• Hi there,

    I want to create a pot file for translate a few additional strings in my child theme . The parent theme is sydney.
    In the child code, I added a the lines :
    – Text Domain: sydney-child im the style.css
    – function my_child_theme_setup() {
    load_child_theme_textdomain( ‘sydney-child’, get_stylesheet_directory() . ‘/languages’ );
    }
    add_action( ‘after_setup_theme’, ‘my_child_theme_setup’ );
    in functions.php

    In the php files of my child theme I could have lines like
    echo __(“Comments are closed.”,”sydney”); // <- parent’s text domain
    echo __(“Legal terms”,”sydney-child”); // <- child’s text domain

    In my pot file, I just want to find the additional strings of my child theme.

    I’ve tried to generate the pot using :
    the poedit tool
    the makepot tool

    In both case the result is the same : I have the strings of the parent and child theme in the generated pot file.

    Is there a way to avoid this ?

    PS : the loco translate plungin seems to fix this issue. But I don’t want to use a plugin to translate 3 or 4 additional strings.

    Thanks for your help.

    Catherine.

Viewing 3 replies - 1 through 3 (of 3 total)
  • Moderator bcworkz

    (@bcworkz)

    I’ve been waiting to see if someone knowledgeable with gettext and its relations would reply. For the sake of you getting some kind of answer, I’ll bite. Yes, apparently those .pot tools work by file and not by text domain. They simply identify strings in all translation functions regardless of text domain. That’s unfortunate, your use case seems to not be unusual.

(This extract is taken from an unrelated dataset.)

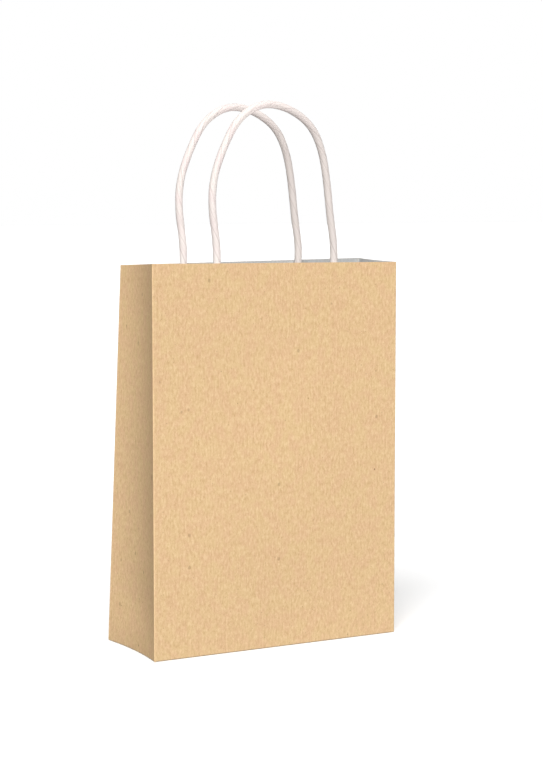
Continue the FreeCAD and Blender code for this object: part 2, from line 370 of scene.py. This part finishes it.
def cord_paper(name):
    """Tightly twisted white paper: painted shade darkens the grooves, with fine lines that follow
    them.

    Painted shade makes the tone fall a little from the start of a cord to its end.
    """
    s = Shader(name)
    flat = s.attribute("flat", "Vector")
    painted_groove_shade = s.attribute("wear_and_painted_shade", "Fac")
    lines = s.noise(s.stretch(flat, (1, 0.05, 1)), 1500, 3, 0.55)
    cloud = s.noise(s.stretch(flat, (0.5, 0.5, 1)), 160, 3, 0.5)
    felt = s.noise(flat, 3800, 3, 0.6)
    colour = s.mix(s.step(cloud, 0.35, 0.65), linear(219, 211, 207), linear(218, 206, 204))
    along = s.add("SeparateXYZ", {0: flat}, "Y")
    # Painted shade: the part of each cord from about its top onwards is darker.
    colour = s.mix(s.step(along, 0.1, 0.18), colour, linear(203, 195, 191))
    colour = s.mix(s.step(lines, 0.5, 0.25, 0, 0.35), colour, linear(194, 185, 181))
    colour = s.mix(s.step(lines, 0.55, 0.8, 0, 0.3), colour, linear(232, 227, 224))
    # Painted shade: the grooves of the twist are darkened where shade would fall in them.
    colour = s.mix(s.math("MULTIPLY", painted_groove_shade, 0.6), colour, linear(166, 155, 151))
    height = s.math("ADD", s.math("MULTIPLY", lines, 0.8), s.math("MULTIPLY", felt, 0.3))
    s.bump(height, 0.04 * MM)
    s.feed(s.surface, {
        "Base Color": colour,
        "Roughness": s.step(lines, 0.3, 0.7, 0.65, 0.85),
        "Specular IOR Level": 0.2,
    })
    return s.material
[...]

    I know this is a lame suggestion, but if all you need is a .pot file for 3 or 4 strings, it’s probably easiest to simply manually paste together your own file from the overall poedit output. Use the same header, then paste in your specific entries for each of your strings.

    Maybe I’m missing something, but writing such a tool doesn’t sound that complicated. Any scripting language that supports regexp should work. Or obtain the poedit source and modify and recompile. Maybe someone has already done so. Have you tried searching through code repositories like github? Before such a coding endeavor, compile a .mo file for your strings and ensure your child theme works with two language files. I don’t see why it wouldn’t, but maybe there’s a reason poedit doesn’t work through text domains.

    I’m running on without knowing much. If anyone knows better, speak up!

    Dion

    (@diondesigns)

    Are you supporting multiple languages in the child theme? If not, then just directly use the translations in your custom child theme files…there’s no need to mess with the gettext stuff.

    Thread Starter catheg

    (@catheg)

    Thanks for your answers.

    My site is multilingual French and English.

    I was thinking maybe that the makepot tool could differentiate the text domain since it’s supposed to be a specific wordpress tool.

    Anyway, as you suggested, I generated a pot file with poedit for my child theme, then manually deleted the entries for the parent strings, compiled, created the po file, put all the files in the languages directory of my child theme.

    It works fine.

    Not very a very clean method, but for now it’s enough.